- **Task**
Only the lines from the start of the material through the line containing "0.45, twill=0.030, slub=0.24, cockle=0.7)" are to be extracted, exactly as they appear.

- **Dataset content**
_ _ _
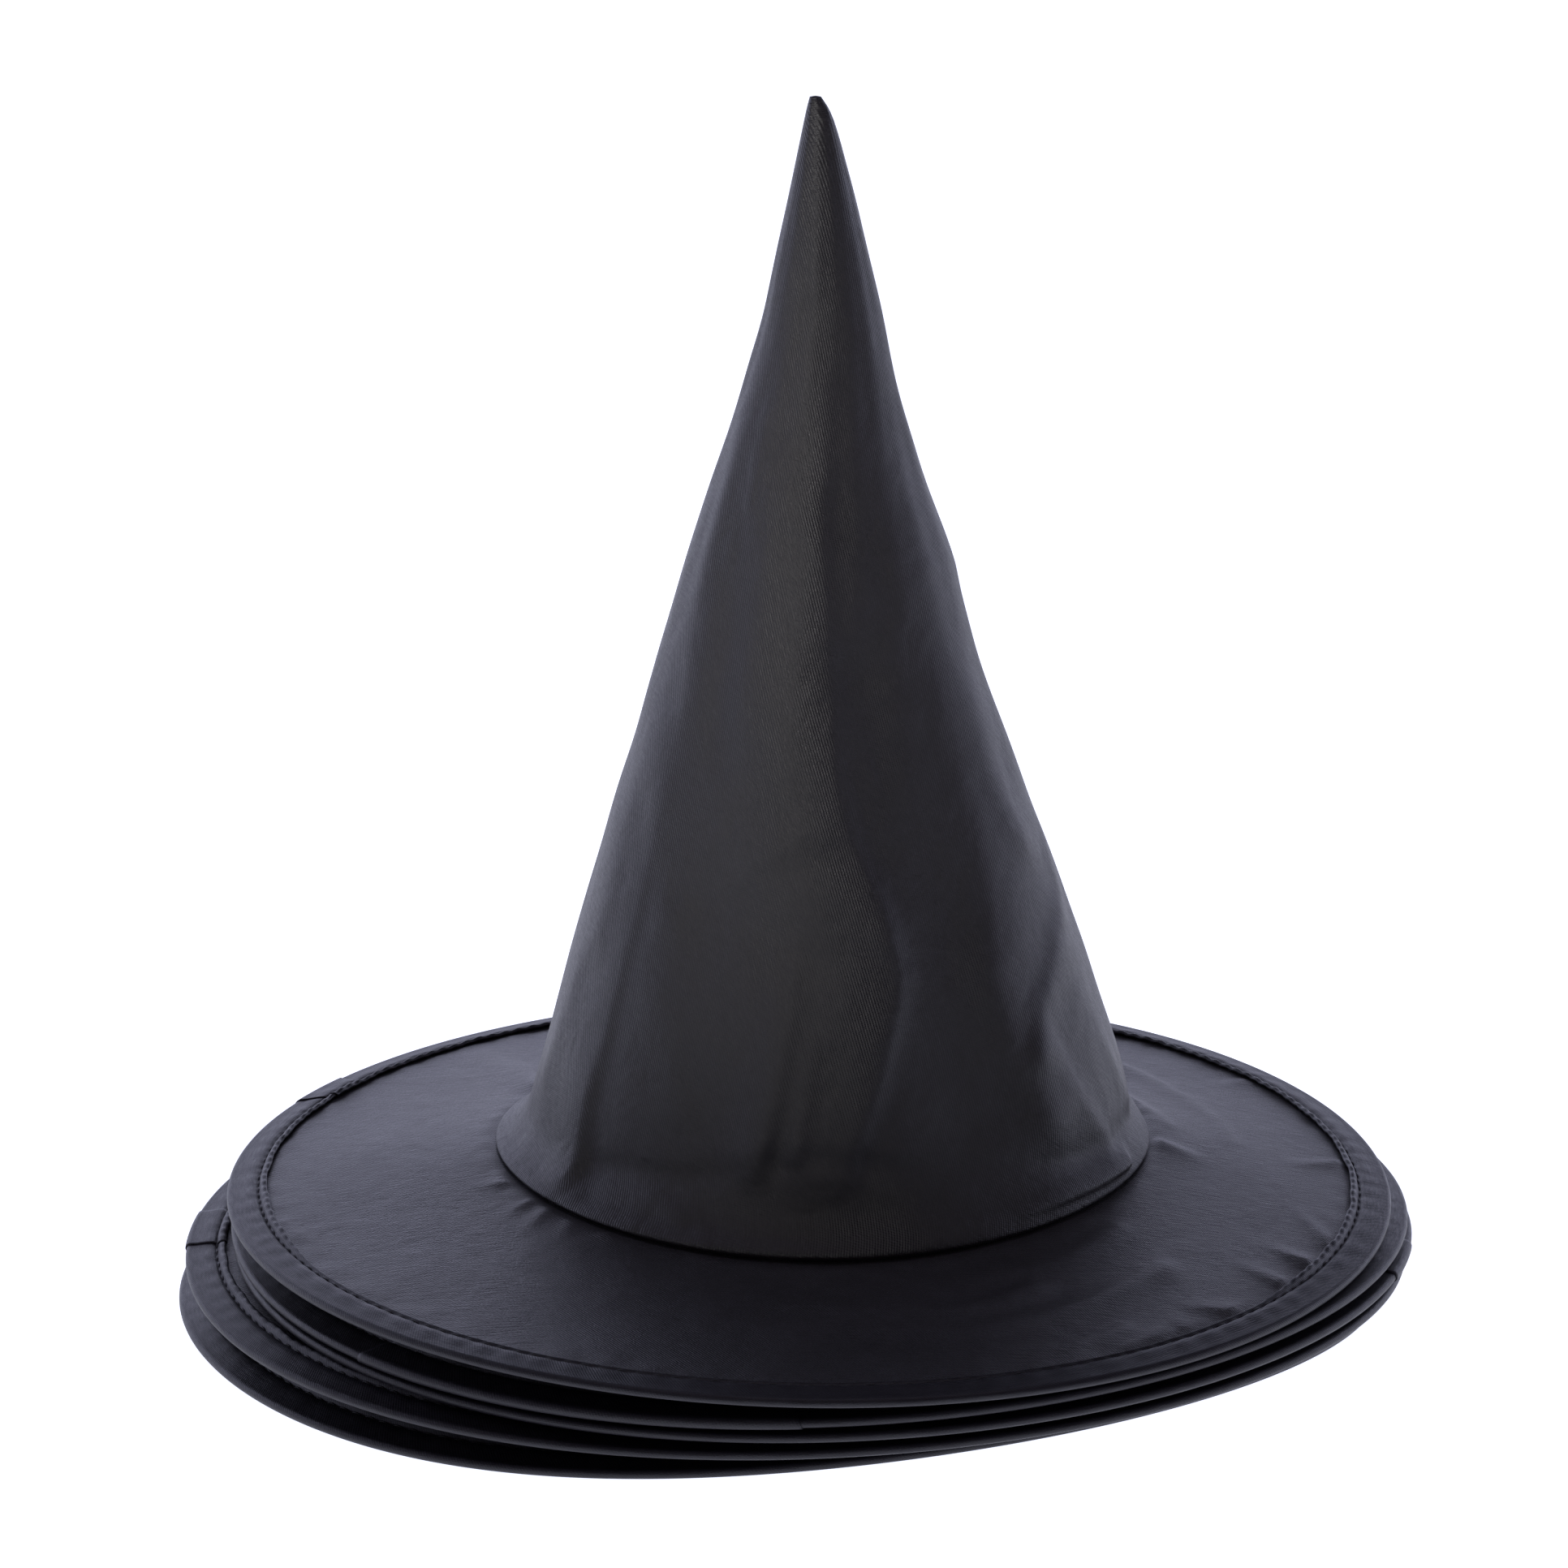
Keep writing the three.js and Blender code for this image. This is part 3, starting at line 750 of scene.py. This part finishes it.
brim_finish = satin("brim_satin", (0.0070, 0.0062, 0.0078, 1), (0.0190, 0.0174, 0.0210, 1),
                    0.45, twill=0.030, slub=0.24, cockle=0.7)

for hat in hats:
    top = hat.number == 1
    folds = TOP_BRIM_FOLDS if top else scattered_folds(hat.number)
    plies = [
        # name, node, slot, finish, upper face, wall, columns, rows, share of the folds, faces up
        ("brim_satin_top", "brim_top", "brim_satin", brim_finish, 0.0, BRIM_SATIN_WALL,
         480 if top else 280, 52 if top else 30, 1.0, True),
        ("interlining_ring", "brim_interlining", "nonwoven_interlining", nonwoven_finish,
         INTERLINING_TOP, INTERLINING_WALL, 200, 14, 0.45, True),
        ("brim_satin_under", "brim_underside", "brim_satin", brim_finish,
         UNDERSIDE_TOP - BRIM_SATIN_WALL, BRIM_SATIN_WALL, 280, 26, 0.45, False),
    ]
    for name, node, slot, finish, face, wall, columns, rows, share, faces_up in plies:
        angles = even_columns(columns)
        radii = np.linspace(BRIM_HOLE_RADIUS, PLY_EDGE_RADIUS, rows)
        if faces_up:
            radii = radii[::-1]
        angle, radius = np.meshgrid(angles, radii)
        lift = brim_lift(hat, angle, radius, folds, share)
        places = hat.settle(angle, radius, face + lift)
        ply = sheet_mesh(f"{hat.body}_{name}", places, ring_cut(angles, radii))
        give_wall(ply, wall)
        ply.data.materials.append(finish)
        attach(ply, hat.body)
        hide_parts(f"{hat.body}_{node}")


# ---- Edge binding -------------------------------------------------------------------------
# Satin ribbon folded in half over the hoop and the brim's raw edge. Its inner hems roll up in a
# ridge, and one row of lockstitch runs beside the ridge through both halves.

TAPE_WALL = 0.35 * MM
BEAD_RADIUS = 1.4 * MM
BEAD_TURNS = 10
STITCH_RADIUS = 167.3 * MM
STITCH_COUNT = 198
RIDGE_RADIUS = 165.5 * MM
FACE_RADIUS = 170.5 * MM
FLAT_HEIGHT = 1.25 * MM     # the tape's face over the brim's middle, where it isn't rolled up
PRESSED_MIDDLE = -5     # azimuths between which the top hat's hem is pressed flat
PRESSED_HALF = 55
PRESSED_FADE = 10
PRESSED_RADIUS = 166.6 * MM
HEM_WAVER = 0.28        # mm, as are the next four: the small unevenness of a sewn ribbon
HEM_RIPPLE = 0.12
HEM_SCALLOP = 0.22
STITCH_DIP = 0.26
FACE_RIPPLE = 0.10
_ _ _
- **Output of the exercise**
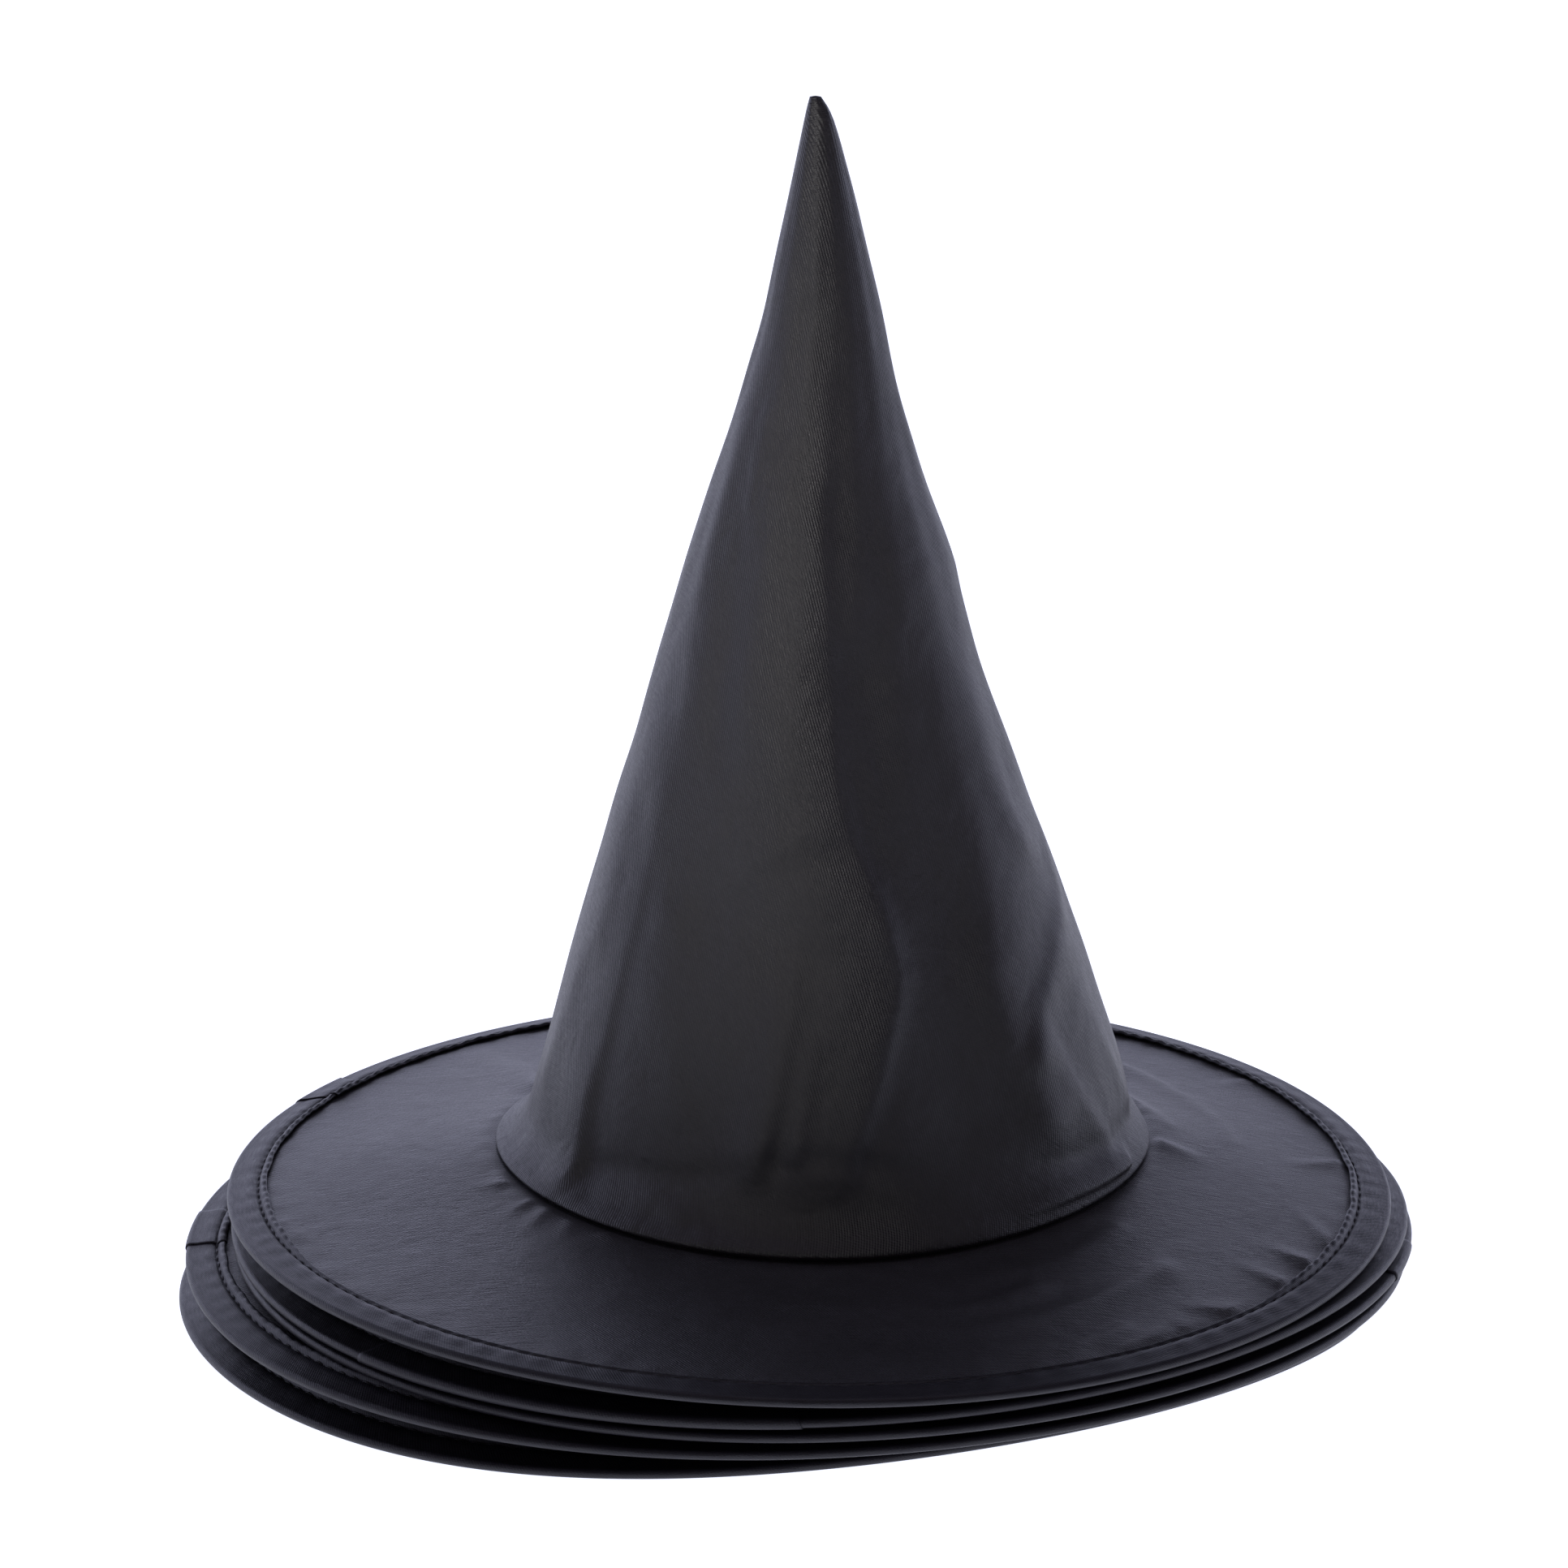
Keep writing the three.js and Blender code for this image. This is part 3, starting at line 750 of scene.py. This part finishes it.
brim_finish = satin("brim_satin", (0.0070, 0.0062, 0.0078, 1), (0.0190, 0.0174, 0.0210, 1),
                    0.45, twill=0.030, slub=0.24, cockle=0.7)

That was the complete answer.